When the Royals signed Juan Cruz at the end of February last year I don’t recall a lot of (any?) negative reaction to the move. We thought we were getting a reliever that had figured it out and found consistency with the Diamondbacks. A guy who also had good seasons with the Cubs in 2001 and 2002, and an excellent season with the Braves in 2004. With six above average seasons, and four of those being well above average (ERA+ 130 or better), there was little reason to expect that Kansas City would wind up with the 2003 or 2005 versions of Juan Cruz. In fairness the 2009 version of Juan was a little better than either of those versions. Relievers, even the good ones, typically have some schizophrenic tendencies with respect to their performance from year to year and that makes it even tougher to evaluate the peaks and valleys of bullpen performance.
If the organization has soured on Cruz to the extent that they are willing to eat his salary in a trade, isn’t exactly a big step to release him outright and still eat his salary. If I were running a National League team I’d certainly take a chance on Juan, but even with his contract covered I still don’t know if I’d be willing to give up a whole lot of talent to get a deal done. Signing him before the 2009 season was the right move but so is cutting him loose via trade or release at this point in time. Sometimes you can do the right thing and get the wrong results. I think that is the case here. The Juan Cruz signing will probably go down in the “failure column” on Dayton Moore’s resume when all is said and done, but I certainly can’t fault him for making the move at the time.
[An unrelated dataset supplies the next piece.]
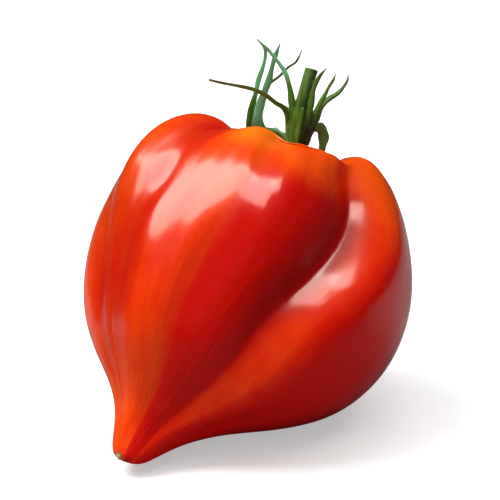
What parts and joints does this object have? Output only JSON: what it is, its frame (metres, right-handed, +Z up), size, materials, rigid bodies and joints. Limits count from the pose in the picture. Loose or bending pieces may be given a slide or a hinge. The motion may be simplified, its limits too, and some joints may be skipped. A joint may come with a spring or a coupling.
{
  "type": "tomato",
  "caption": "Large lobed ox-heart tomato lying on its belly, with a pinched tip, deep furrows, a green calyx of long curling sepals and a short cut stalk",
  "frame": {"origin": "on the resting plane, under the middle of the bounding box", "axes": "+Z up; the tip points to -Y and -X and lies low, the stalk points up and leans to +Y; +X is to the right seen from the tip's side"},
  "size_m": [0.0921, 0.0961, 0.1071],
  "materials": {
    "skin": "smooth waxy skin, glossy, orange-red with darker red in the furrows",
    "sepal_green": "soft matte green with fine hairs, browner at the tips",
    "stalk_green": "soft matte green, pale cut end"
  },
  "bodies": {
    "root": {"fruit": "skin", "calyx": "sepal_green", "stalk": "stalk_green"}
  },
  "joints": []
}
In the same article, Dutton also points out that Mitch Maier has been taking ground balls at 3B, “as a hedge against the club’s shortened bench.” On the bright side this means the team recognizes that a three player bench is less than ideal. Of course this also means that in typical Royals fashion they are trying to apply a band-aid to a problem instead of actually addressing the situation. It’s really sad because, in this case, the problem is so easily fixed. Add a 4th player to the bench and cut bait with Luis Mendoza, Roman Colon, or Juan Cruz. Instead Mitch will take ground balls at third, preventing him from further honing his craft and his skills as an outfielder, in the event that the team loses both Callaspo and Willie Bloomquist in the same game.
If Trey needs 8 relievers when his starters, as a group, are going pretty well, how many is he going to need when the rotation starts to struggle?
(Wally Fish is the lead writer for Kings of Kauffman, Call to the Pen and is also FanSided’s MLB Director. You can keep up to date with all of his work by following him on Facebook, Twitter or by way of the Kings of Kauffman RSS feed.)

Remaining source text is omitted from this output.